Another great spot, internationally recognized and a favorite with the locals, is the Bear Creek Winery. Using a small batch model, they’ve grown from a small home operation to a bustling winery that offers nine varieties and five seasonal flavors. Most of their wines are made with locally sourced fruit. Stop in and experience their tasting room where their friendly staff will help you select the perfect wine.
If you’re looking for more than a drink, check out The Little Mermaid. They’re known for their creative and electric menu featuring everything from tempura buffalo prawns and poutine to ahi tuna and muscovy duck breast. The menu changes regularly, however, as they like to add specials that include fresh local ingredients.
Nearby Homer, Alaska
Nearby Homer is the small town of Ninilchik. This little community has a long history mixed with tribal
peoples from both the Kenai and Kachemak regions as well as settlers from a Russian fur trapping community. Here you can visit the Russian Orthodox Church built in the 1900s. It has five golden domes and offers travelers a wonderful view of Ninilchik’s four active volcanoes.
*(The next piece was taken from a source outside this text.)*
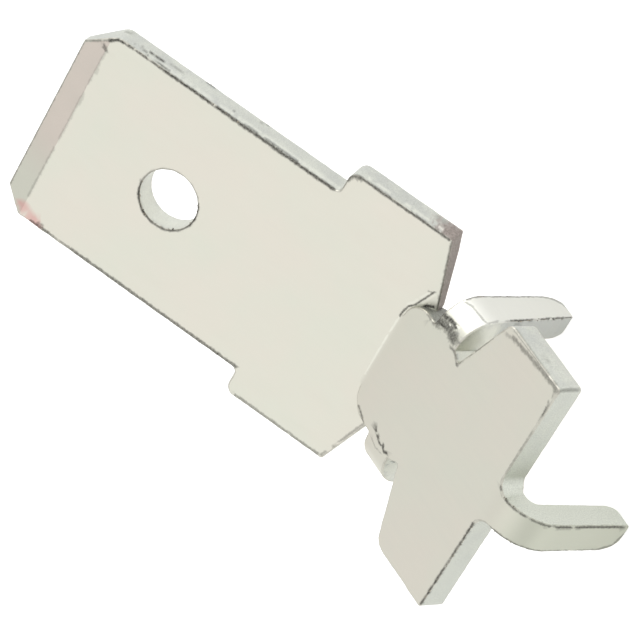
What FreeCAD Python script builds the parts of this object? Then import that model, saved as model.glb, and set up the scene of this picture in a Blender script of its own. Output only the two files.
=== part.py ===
import FreeCAD, Part
import math
import os

# Frame: the origin lies on the board, midway between the two side legs.
# X runs across the part, Y from the blade towards the rear leg, Z up.

# Sheet
sheet = 0.8
strip_width = 7.8

# Blade and shoulders, measured in the plane of the blade
blade_angle = 32.4
blade_width = 6.3
blade_length = 7.95
tip_cut_across = 0.63
tip_cut_along = 0.72
tip_cut_round = 0.15
bevel_length = 0.7
bevel_depth = 0.22
hole_diameter = 1.8
hole_from_tip = 4.0
shoulder_height = 3.06
shoulder_round = 0.28
shoulder_inner_round = 0.15
lobe_length = 0.73
lobe_slope = 17.5
lobe_corner_round = 0.06

# Fold between the blade and the base
fold_inner_radius = 0.3
fold_to_side_legs = 1.56
neck_corner_radius = 0.74
relief_radius = 0.12
relief_to_side_legs = 1.02

# Base
wing_length = 2.33
wing_slope = 20.5
wing_near_round = 0.25
wing_far_round = 0.1
slit_gap = 0.44
slit_inset = 0.19
slit_round = 0.08

# Legs
leg_pitch = 5.08
leg_width = 0.96
leg_length = 3.08
leg_tip_width = 0.9
leg_tip_thickness = 0.75
side_tip_near_round = 0.75
side_tip_far_round = 0.12
rear_tip_round = 0.42
leg_tip_outer_round = 0.15
leg_tip_inner_round = 0.52
side_bend_inner_radius = 0.2
rear_bend_inner_radius = 0.3
rear_bend_outer_radius = 1.3
rear_root_round = 0.42


def rounded_outline(corners):
    """Closed wire through (point, radius) corners, each rounded by an arc of its radius."""
    points = [FreeCAD.Vector(*point) for point, radius in corners]
    radii = [radius for point, radius in corners]
    count = len(points)
    joints = []
    for i in range(count):
        back = (points[i - 1] - points[i]).normalize()
        ahead = (points[(i + 1) % count] - points[i]).normalize()
        if radii[i] <= 0:
            joints.append((points[i], points[i], None))
            continue
        half = back.getAngle(ahead) / 2
        reach = radii[i] / math.tan(half)
        middle = (back + ahead).normalize() * (radii[i] / math.sin(half) - radii[i])
        joints.append((points[i] + back * reach, points[i] + ahead * reach, points[i] + middle))
    edges = []
    for i in range(count):
        start, end, middle = joints[i]
        if middle is not None:
            edges.append(Part.Arc(start, middle, end).toShape())
        following = joints[(i + 1) % count][0]
        if end.distanceToPoint(following) > 1e-6:
            edges.append(Part.makeLine(end, following))
    return Part.Wire(edges)


def prism(corners, direction):
    """Solid with the given rounded outline, drawn out along the direction."""
    return Part.Face(rounded_outline(corners)).extrude(FreeCAD.Vector(*direction))


def both_sides(corners):
    """Corners on the positive X side, followed by their mirror images in reverse."""
    mirrored = [((-point[0],) + tuple(point[1:]), radius) for point, radius in reversed(corners)]
    return corners + mirrored


# Heights and lines that several features share
top = sheet
fold_y = -fold_to_side_legs
leg_outer_x = leg_pitch / 2 + sheet / 2
leg_inner_x = leg_outer_x - sheet
side_bend_outer_radius = side_bend_inner_radius + sheet
neck_half = leg_outer_x - side_bend_outer_radius
rear_outer_y = leg_pitch + sheet / 2
rear_inner_y = rear_outer_y - sheet
strip_half = strip_width / 2
blade_half = blade_width / 2
leg_half = leg_width / 2
leg_tip_half = leg_tip_width / 2
tip_z = -leg_length
mirror_plane = (FreeCAD.Vector(0, 0, 0), FreeCAD.Vector(1, 0, 0))

# Base and rear leg. Seen from above: neck with rounded corners, a slit behind each side leg,
# two wings and the tongue that becomes the rear leg
slit_x = neck_half - slit_inset
slit_y = leg_half + slit_gap
wing_near_y = slit_y + (strip_half - slit_x) * math.tan(math.radians(wing_slope))
wing_far_y = wing_near_y + wing_length
base_plan = prism(
    both_sides([
        ((neck_half, fold_y, top), neck_corner_radius),
        ((neck_half, leg_half, top), 0),
        ((slit_x, slit_y, top), slit_round),
        ((strip_half, wing_near_y, top), wing_near_round),
        ((strip_half, wing_far_y, top), wing_far_round),
        ((leg_half, wing_far_y, top), rear_root_round),
        ((leg_half, rear_outer_y, top), 0),
    ]),
    (0, 0, tip_z - top),
)

# Seen from the side: flat sheet up to the rear bend, then down to the rounded tip
base_side = prism(
    [
        ((-strip_half, fold_y, top), 0),
        ((-strip_half, rear_outer_y, top), rear_bend_outer_radius),
        ((-strip_half, rear_outer_y, tip_z), leg_tip_outer_round),
        ((-strip_half, rear_outer_y - leg_tip_thickness, tip_z), leg_tip_inner_round),
        ((-strip_half, rear_inner_y, 0), rear_bend_inner_radius),
        ((-strip_half, fold_y, 0), 0),
    ],
    (strip_width, 0, 0),
)

# Seen from behind: full width down to the board, below it the rear leg with its taper
base_front = prism(
    both_sides([
        ((strip_half, fold_y, top), 0),
        ((strip_half, fold_y, 0), 0),
        ((leg_half, fold_y, 0), 0),
        ((leg_tip_half, fold_y, tip_z), rear_tip_round),
    ]),
    (0, rear_outer_y - fold_y, 0),
)
base = base_plan.common(base_side).common(base_front)

# Side leg: bent down from the neck, narrowed towards its tip, which is cut round on the side
# that faces the blade
side_bend = prism(
    [
        ((0, -leg_half, top), 0),
        ((leg_outer_x, -leg_half, top), side_bend_outer_radius),
        ((leg_outer_x, -leg_half, tip_z), leg_tip_outer_round),
        ((leg_outer_x - leg_tip_thickness, -leg_half, tip_z), leg_tip_inner_round),
        ((leg_inner_x, -leg_half, 0), side_bend_inner_radius),
        ((0, -leg_half, 0), 0),
    ],
    (0, leg_width, 0),
)
side_taper = prism(
    [
        ((0, leg_half, top), 0),
        ((0, -leg_half, top), 0),
        ((0, -leg_half, 0), 0),
        ((0, -leg_tip_half, tip_z), side_tip_near_round),
        ((0, leg_tip_half, tip_z), side_tip_far_round),
        ((0, leg_half, 0), 0),
    ],
    (leg_outer_x, 0, 0),
)
side_leg = side_bend.common(side_taper)

# Blade plate, drawn flat with the fold line along X, then turned up about that line
fold_half = neck_half - neck_corner_radius
half_angle = math.radians(blade_angle / 2)
fold_inner_reach = fold_inner_radius * math.tan(half_angle)
lobe_start_y = lobe_length - (strip_half - neck_half) * math.tan(math.radians(lobe_slope))
blade_tip_y = -shoulder_height - blade_length
blade = prism(
    both_sides([
        ((fold_half, -fold_inner_reach, -sheet), 0),
        ((fold_half, lobe_length, -sheet), 0),
        ((neck_half, lobe_length, -sheet), 0),
        ((strip_half, lobe_start_y, -sheet), lobe_corner_round),
        ((strip_half, -shoulder_height, -sheet), shoulder_round),
        ((blade_half, -shoulder_height, -sheet), shoulder_inner_round),
        ((blade_half, blade_tip_y + tip_cut_along, -sheet), tip_cut_round),
        ((blade_half - tip_cut_across, blade_tip_y, -sheet), 0),
    ]),
    (0, 0, sheet),
)
upper_bevel = prism(
    [
        ((-strip_half, blade_tip_y + bevel_length, 0), 0),
        ((-strip_half, blade_tip_y, 0), 0),
        ((-strip_half, blade_tip_y, -bevel_depth), 0),
    ],
    (strip_width, 0, 0),
)
lower_bevel = upper_bevel.mirror(FreeCAD.Vector(0, 0, -sheet / 2), FreeCAD.Vector(0, 0, 1))
hole = Part.makeCylinder(
    hole_diameter / 2,
    sheet,
    FreeCAD.Vector(0, blade_tip_y + hole_from_tip, -sheet),
)
blade = blade.cut(upper_bevel).cut(lower_bevel).cut(hole)
blade.rotate(FreeCAD.Vector(0, 0, 0), FreeCAD.Vector(1, 0, 0), -blade_angle)
blade.translate(FreeCAD.Vector(0, fold_y, top))

# Under the board line the two lobes of the blade are pressed flush with the base
press = Part.makeBox(
    strip_width,
    blade_length,
    strip_width,
    FreeCAD.Vector(-strip_half, fold_y - blade_length / 2, -strip_width),
)
blade = blade.cut(press)

# Fold: the strip between the two neck corners carries the rounded bend
fold_outer_reach = (fold_inner_radius + sheet) * math.tan(half_angle)
fold_outer_y = fold_y - sheet * math.tan(half_angle)
up_y = -math.cos(math.radians(blade_angle)) * fold_outer_reach
up_z = math.sin(math.radians(blade_angle)) * fold_outer_reach
fold = prism(
    [
        ((-fold_half, fold_y + fold_outer_reach, 0), 0),
        ((-fold_half, fold_y + fold_outer_reach, top), 0),
        ((-fold_half, fold_y, top), fold_inner_radius),
        ((-fold_half, fold_y + up_y, top + up_z), 0),
        ((-fold_half, fold_outer_y + up_y, up_z), 0),
        ((-fold_half, fold_outer_y, 0), fold_inner_radius + sheet),
    ],
    (2 * fold_half, 0, 0),
)

# Relief: a small round bite where each neck corner meets the lobe and the side leg
relief = Part.makeCylinder(
    relief_radius,
    sheet,
    FreeCAD.Vector(neck_half, -relief_to_side_legs, 0),
)

terminal = base.fuse([side_leg, side_leg.mirror(*mirror_plane), blade, fold])
terminal = terminal.cut([relief, relief.mirror(*mirror_plane)])
terminal = terminal.removeSplitter()

os.makedirs("parts", exist_ok=True)
terminal.exportStep("parts/spade_terminal.step")
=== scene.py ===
import bpy
import bmesh
import math
from mathutils import Matrix, Vector, noise
from mathutils.geometry import delaunay_2d_cdt


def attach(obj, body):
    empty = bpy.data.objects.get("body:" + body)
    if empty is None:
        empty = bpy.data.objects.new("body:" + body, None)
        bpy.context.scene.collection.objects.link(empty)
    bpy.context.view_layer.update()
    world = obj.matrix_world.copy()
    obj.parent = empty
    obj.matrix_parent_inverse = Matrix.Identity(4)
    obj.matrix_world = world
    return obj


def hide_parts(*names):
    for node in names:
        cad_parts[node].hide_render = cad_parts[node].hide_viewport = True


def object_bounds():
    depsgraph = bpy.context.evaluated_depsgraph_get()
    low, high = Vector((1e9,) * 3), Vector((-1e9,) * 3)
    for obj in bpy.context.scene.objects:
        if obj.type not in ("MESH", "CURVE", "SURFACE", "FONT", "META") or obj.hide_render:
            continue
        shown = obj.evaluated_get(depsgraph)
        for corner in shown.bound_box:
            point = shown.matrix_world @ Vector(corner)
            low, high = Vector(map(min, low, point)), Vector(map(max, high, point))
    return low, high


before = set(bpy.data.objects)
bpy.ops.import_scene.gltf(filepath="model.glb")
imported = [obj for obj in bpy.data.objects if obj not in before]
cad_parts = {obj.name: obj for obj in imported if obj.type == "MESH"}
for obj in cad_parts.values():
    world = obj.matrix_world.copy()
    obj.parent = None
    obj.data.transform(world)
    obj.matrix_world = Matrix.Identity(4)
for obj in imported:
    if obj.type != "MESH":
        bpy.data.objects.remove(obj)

cad_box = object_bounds()
mm = 0.001

# Stamped sheet
# Tin-plated brass strip, 0.8 mm thick, blanked in a die and folded in one piece. The mesh starts as a
# flat blank too, with edges rolled by the punch, and each point is carried round the bends. Sizes are
# mm on the blank: x across (left is +X), y from the blade's tip (negative) past the fold (0), w down.
sheet = 0.8

# Fold and neck
blade_angle = math.radians(32.4)
fold_y = -1.56
fold_half = 1.2
fold_radius = 0.3
fold_reach = fold_radius * math.tan(blade_angle / 2)
neck_half = 1.94
neck_radius = 0.74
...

You can also spend the day fishing for halibut or combing the beaches around town.
Another great destination to explore is the tiny town of Seldovia, situated 15 miles away from Homer, Alaska, just across the Kachemak Bay. There are no roads to this town so you have to travel by ferry or airplane, but it’s worth the trip. This quaint village also owes its roots to Russian fur trappers as it was once an important shipping and supply center for the region. Here, you can pass the day mountain biking, picking wild blueberries, or checking out their shops, galleries, and restaurants.
While Anchorage, Fairbanks, or Juneau might be the first places that come to mind when you think about Alaska, they aren’t the only ones worth visiting. Homer’s unique position on the edge of Kachemak Bay in the Kenai Peninsula makes it an ideal spot for nature lovers and wildlife enthusiasts. Add in the colorful local culture and some amazing food and you have an unforgettable experience!